### [Aim]
For this exercise, return only the lines from the line containing "The three.js and Blender code for this object" through the line containing "sheen: float = 0.2", both ends included, exactly as they are.

### [Dataset excerpts]
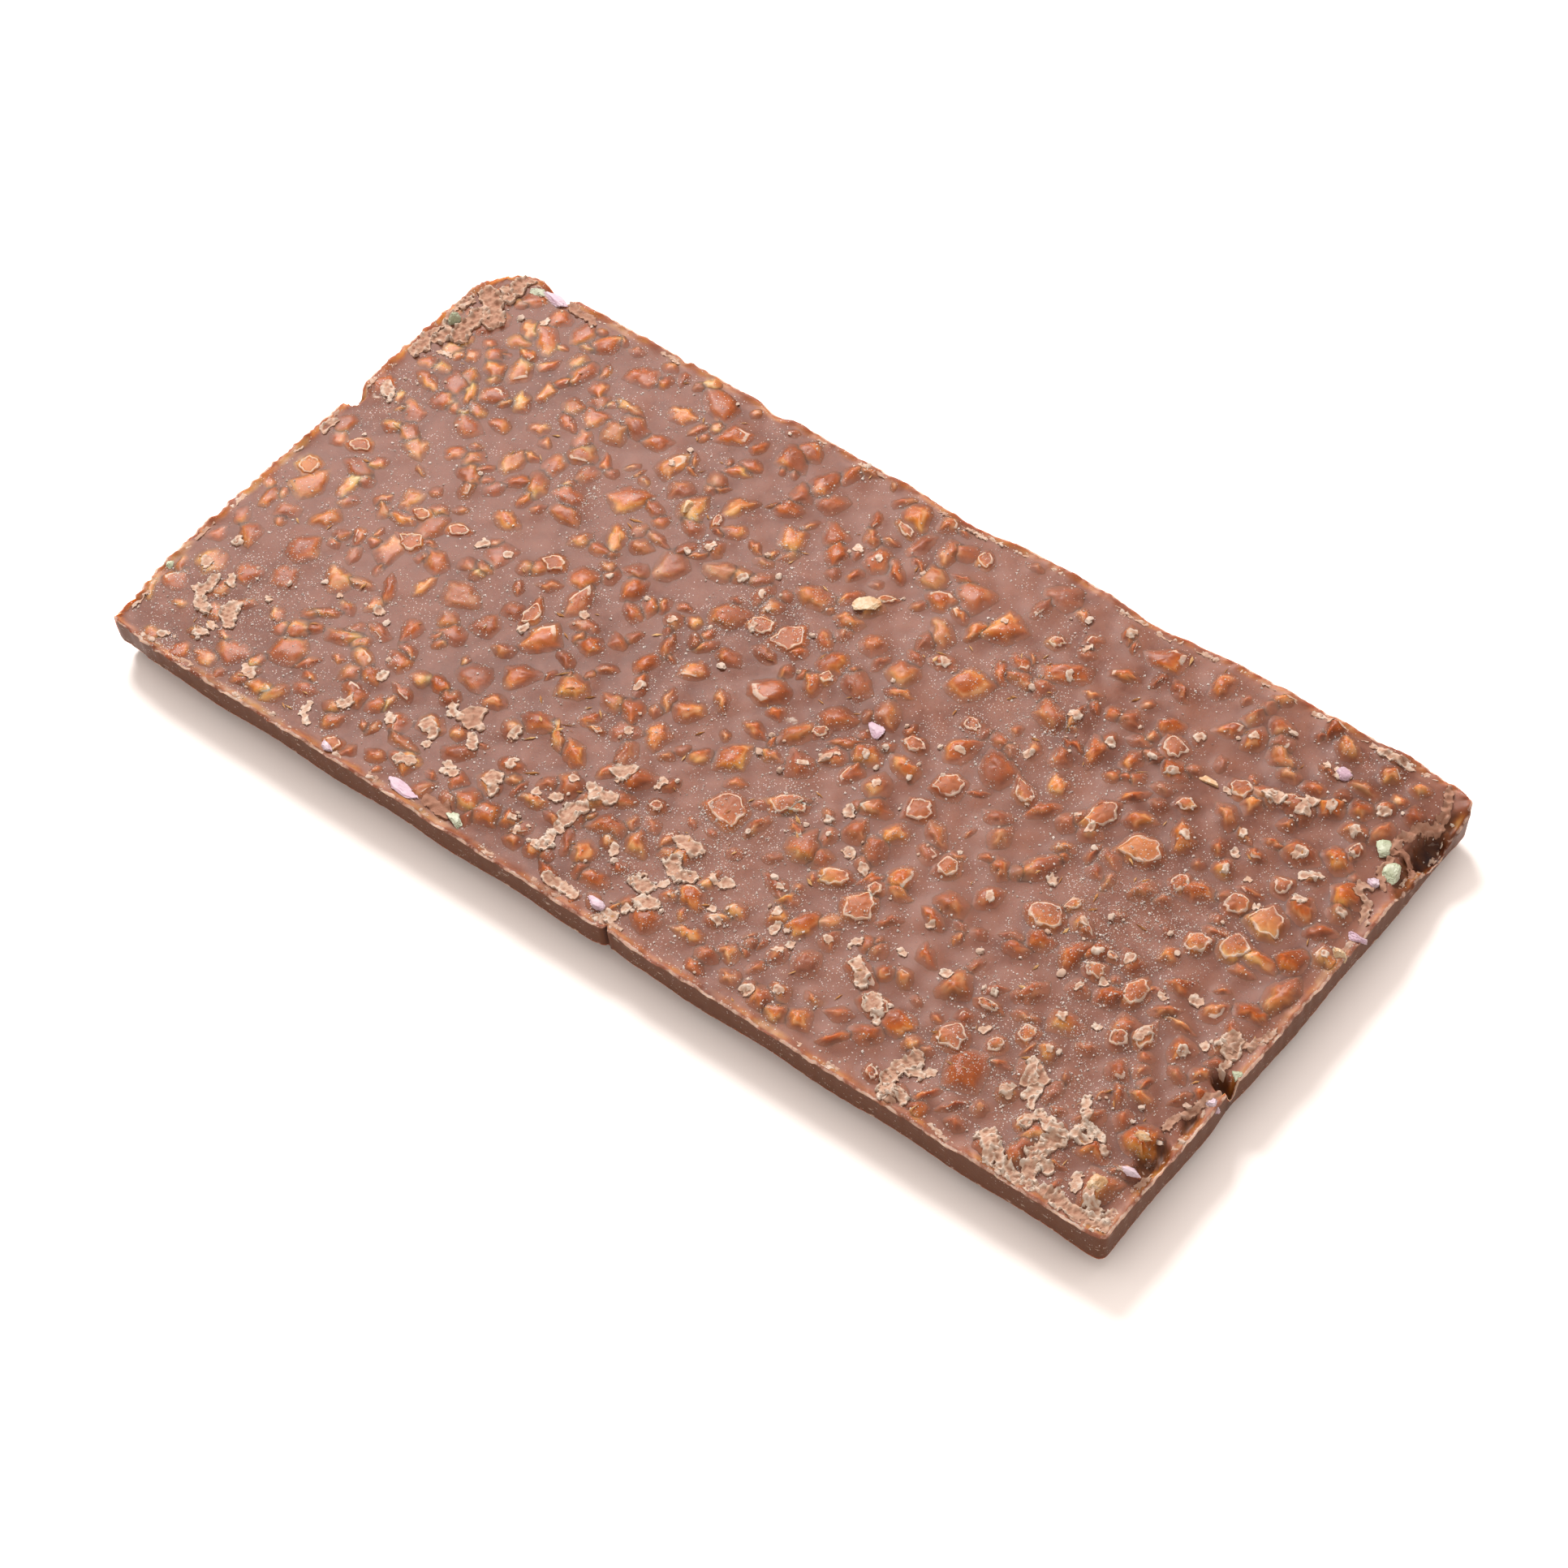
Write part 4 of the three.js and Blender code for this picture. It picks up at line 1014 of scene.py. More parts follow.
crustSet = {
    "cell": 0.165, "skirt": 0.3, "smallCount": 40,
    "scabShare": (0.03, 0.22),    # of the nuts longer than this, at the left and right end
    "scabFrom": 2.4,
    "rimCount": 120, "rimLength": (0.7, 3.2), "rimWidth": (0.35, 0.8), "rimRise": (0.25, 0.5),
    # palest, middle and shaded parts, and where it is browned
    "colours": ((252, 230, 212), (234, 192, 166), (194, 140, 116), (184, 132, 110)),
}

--

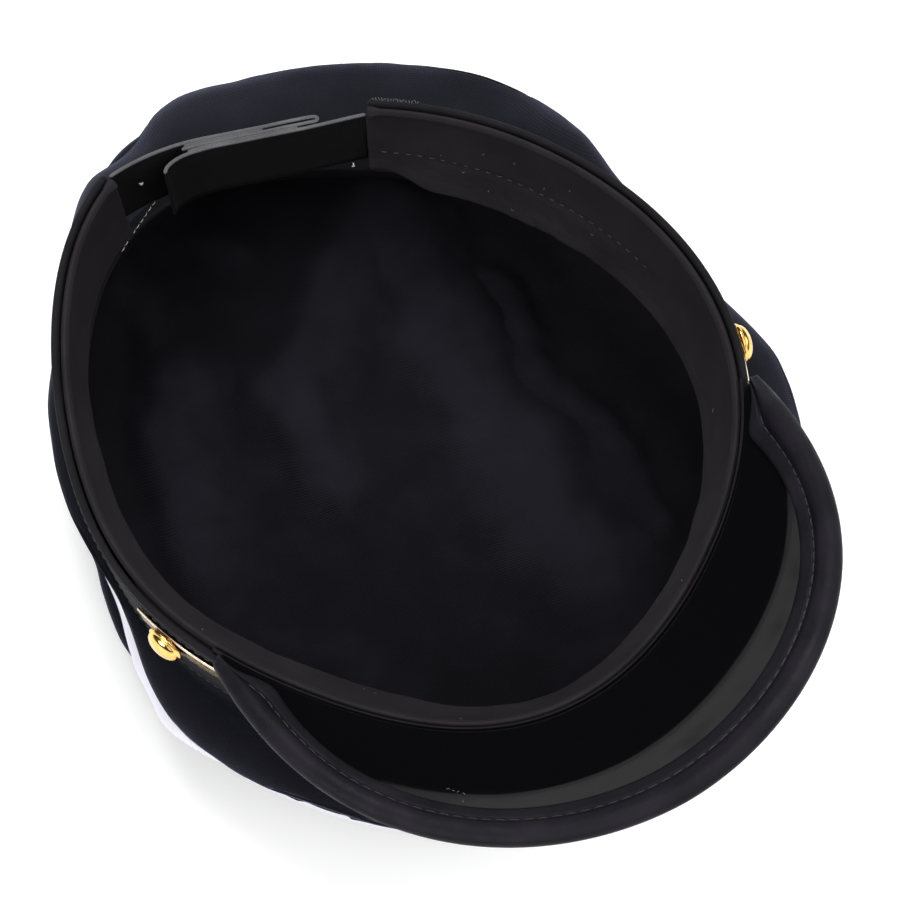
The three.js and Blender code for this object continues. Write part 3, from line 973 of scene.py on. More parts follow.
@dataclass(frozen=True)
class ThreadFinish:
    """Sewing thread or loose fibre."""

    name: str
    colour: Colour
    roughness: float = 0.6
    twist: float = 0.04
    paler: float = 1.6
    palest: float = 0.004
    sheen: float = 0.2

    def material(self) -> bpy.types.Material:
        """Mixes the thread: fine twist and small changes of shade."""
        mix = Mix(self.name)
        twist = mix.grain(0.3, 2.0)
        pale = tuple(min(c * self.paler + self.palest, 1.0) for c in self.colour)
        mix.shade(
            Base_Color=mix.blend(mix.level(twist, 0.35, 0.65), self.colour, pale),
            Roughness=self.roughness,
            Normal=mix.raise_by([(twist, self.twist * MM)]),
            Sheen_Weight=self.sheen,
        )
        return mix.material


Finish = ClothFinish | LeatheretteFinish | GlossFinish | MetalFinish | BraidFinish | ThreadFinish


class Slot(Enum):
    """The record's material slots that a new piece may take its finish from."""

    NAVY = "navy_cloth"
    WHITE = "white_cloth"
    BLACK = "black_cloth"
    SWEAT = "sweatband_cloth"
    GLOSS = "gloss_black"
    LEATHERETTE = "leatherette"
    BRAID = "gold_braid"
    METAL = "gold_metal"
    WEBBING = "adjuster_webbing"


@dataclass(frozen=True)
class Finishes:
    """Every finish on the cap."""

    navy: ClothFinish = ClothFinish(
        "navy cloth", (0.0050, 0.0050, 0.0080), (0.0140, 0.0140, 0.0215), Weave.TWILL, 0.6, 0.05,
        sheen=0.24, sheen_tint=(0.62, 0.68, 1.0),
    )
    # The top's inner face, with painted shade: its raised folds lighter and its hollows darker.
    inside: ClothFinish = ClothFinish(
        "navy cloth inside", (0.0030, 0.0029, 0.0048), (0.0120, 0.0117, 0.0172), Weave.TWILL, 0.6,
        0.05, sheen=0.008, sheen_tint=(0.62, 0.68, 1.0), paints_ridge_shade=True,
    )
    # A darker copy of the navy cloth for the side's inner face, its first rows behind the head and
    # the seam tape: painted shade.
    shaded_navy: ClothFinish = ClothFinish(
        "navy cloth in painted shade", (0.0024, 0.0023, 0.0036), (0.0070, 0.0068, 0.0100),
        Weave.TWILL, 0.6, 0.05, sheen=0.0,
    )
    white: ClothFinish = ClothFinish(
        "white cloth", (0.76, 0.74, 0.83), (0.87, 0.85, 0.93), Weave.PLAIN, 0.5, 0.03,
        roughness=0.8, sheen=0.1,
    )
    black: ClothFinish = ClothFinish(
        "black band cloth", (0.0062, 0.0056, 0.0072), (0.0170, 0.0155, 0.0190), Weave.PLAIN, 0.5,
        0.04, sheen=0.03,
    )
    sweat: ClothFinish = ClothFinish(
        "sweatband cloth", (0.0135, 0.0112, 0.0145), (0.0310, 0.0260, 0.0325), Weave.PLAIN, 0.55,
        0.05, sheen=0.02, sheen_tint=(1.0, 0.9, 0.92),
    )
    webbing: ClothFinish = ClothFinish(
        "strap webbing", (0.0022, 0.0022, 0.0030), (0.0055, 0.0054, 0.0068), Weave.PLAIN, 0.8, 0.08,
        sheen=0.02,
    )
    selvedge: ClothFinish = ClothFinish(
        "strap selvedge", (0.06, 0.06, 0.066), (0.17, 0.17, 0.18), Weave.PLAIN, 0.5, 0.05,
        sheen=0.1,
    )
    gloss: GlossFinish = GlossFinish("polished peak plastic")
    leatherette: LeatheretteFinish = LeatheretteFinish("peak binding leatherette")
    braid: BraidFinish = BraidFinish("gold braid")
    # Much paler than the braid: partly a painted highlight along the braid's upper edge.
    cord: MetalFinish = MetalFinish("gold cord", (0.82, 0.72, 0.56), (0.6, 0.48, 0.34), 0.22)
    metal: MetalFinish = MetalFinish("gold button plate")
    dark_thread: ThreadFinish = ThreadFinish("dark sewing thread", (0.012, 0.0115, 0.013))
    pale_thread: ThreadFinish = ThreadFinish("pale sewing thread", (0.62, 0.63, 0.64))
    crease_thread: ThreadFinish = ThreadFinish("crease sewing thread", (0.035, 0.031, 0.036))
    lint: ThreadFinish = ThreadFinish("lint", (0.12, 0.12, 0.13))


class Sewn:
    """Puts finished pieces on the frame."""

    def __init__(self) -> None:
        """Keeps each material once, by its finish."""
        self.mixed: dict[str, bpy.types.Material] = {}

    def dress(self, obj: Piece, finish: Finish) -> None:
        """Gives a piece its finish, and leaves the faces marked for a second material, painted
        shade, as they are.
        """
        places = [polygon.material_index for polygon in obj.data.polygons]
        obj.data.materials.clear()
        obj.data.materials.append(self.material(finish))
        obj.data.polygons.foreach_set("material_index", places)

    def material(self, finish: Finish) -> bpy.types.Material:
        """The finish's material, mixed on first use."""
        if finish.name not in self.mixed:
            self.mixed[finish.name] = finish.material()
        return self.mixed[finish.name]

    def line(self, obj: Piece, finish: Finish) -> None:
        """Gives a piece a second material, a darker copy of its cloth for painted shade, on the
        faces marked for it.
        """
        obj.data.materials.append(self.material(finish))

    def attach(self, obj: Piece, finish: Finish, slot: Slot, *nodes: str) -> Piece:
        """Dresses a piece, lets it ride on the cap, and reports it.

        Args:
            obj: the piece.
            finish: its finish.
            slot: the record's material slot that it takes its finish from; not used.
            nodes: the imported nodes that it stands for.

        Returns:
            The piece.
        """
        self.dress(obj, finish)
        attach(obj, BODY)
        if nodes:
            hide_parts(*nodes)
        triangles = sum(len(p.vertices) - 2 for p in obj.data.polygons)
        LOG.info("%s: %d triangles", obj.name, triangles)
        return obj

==

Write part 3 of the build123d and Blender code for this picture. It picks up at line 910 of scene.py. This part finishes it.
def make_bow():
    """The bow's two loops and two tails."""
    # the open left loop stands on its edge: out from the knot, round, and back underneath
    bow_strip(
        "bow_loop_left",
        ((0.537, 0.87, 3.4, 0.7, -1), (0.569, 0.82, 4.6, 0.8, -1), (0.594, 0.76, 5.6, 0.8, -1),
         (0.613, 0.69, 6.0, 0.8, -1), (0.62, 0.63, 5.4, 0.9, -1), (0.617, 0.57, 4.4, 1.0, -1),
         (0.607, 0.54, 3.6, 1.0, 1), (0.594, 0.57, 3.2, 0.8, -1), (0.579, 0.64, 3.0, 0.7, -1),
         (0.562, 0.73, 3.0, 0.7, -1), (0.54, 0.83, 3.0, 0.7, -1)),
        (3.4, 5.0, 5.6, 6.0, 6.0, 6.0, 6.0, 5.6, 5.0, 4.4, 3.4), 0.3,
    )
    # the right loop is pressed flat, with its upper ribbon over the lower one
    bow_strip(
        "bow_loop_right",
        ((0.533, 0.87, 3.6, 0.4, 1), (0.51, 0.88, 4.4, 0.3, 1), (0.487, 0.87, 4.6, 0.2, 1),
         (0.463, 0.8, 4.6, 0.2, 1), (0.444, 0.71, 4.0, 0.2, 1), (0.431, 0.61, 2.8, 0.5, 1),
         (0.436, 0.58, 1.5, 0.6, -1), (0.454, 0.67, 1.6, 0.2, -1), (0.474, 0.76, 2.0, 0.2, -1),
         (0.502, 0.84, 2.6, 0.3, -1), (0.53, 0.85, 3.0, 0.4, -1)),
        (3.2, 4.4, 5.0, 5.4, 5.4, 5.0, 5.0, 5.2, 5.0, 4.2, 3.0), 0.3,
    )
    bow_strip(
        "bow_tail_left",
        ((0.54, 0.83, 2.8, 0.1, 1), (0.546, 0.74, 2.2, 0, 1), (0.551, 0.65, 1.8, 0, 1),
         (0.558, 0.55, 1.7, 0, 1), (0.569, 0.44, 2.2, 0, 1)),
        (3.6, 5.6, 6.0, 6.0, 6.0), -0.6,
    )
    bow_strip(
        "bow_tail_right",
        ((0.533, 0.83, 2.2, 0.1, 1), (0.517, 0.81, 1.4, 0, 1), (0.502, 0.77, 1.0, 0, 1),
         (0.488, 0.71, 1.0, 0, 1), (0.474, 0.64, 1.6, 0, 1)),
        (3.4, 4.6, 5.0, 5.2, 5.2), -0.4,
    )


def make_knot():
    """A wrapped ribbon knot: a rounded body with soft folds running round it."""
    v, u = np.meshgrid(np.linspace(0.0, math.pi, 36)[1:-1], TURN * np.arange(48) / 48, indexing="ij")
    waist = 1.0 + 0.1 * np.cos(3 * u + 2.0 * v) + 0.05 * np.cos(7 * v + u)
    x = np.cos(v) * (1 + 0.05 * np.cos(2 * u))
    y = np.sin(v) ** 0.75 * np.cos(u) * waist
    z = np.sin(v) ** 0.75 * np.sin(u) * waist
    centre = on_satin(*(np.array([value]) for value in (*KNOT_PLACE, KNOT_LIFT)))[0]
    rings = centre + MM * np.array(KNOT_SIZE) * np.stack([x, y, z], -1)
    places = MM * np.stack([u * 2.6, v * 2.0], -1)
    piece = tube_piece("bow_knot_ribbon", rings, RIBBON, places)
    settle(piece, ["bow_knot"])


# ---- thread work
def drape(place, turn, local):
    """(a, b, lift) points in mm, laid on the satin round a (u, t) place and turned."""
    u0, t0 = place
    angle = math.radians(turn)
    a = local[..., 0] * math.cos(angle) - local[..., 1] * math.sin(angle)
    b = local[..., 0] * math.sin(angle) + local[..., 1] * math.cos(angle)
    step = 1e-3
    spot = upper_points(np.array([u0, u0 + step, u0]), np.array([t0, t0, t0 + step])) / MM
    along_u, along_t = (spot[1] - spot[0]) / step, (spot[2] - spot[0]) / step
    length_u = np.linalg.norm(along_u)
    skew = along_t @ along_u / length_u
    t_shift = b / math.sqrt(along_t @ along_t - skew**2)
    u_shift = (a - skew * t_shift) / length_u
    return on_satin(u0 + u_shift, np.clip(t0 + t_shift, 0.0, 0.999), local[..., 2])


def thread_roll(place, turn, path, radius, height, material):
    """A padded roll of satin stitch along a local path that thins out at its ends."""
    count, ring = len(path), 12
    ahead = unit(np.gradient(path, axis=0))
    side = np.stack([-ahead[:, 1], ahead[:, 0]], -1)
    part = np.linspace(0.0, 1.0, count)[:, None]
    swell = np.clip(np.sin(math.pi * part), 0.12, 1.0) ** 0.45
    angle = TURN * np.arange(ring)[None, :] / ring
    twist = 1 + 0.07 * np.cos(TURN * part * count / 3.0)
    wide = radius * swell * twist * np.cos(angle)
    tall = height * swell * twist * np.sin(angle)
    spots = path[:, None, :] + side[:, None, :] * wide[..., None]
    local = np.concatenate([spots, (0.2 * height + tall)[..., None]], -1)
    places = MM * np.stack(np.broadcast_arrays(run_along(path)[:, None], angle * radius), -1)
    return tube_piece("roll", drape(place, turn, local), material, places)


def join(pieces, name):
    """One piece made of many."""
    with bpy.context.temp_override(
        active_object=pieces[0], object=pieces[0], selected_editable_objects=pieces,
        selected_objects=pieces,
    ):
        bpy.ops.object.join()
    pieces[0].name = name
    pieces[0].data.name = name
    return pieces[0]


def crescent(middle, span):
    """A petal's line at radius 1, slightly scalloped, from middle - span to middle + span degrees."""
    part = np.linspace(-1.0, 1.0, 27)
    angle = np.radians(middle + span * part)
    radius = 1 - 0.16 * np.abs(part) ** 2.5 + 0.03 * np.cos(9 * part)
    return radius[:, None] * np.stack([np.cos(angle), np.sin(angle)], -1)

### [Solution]
The three.js and Blender code for this object continues. Write part 3, from line 973 of scene.py on. More parts follow.
@dataclass(frozen=True)
class ThreadFinish:
    """Sewing thread or loose fibre."""

    name: str
    colour: Colour
    roughness: float = 0.6
    twist: float = 0.04
    paler: float = 1.6
    palest: float = 0.004
    sheen: float = 0.2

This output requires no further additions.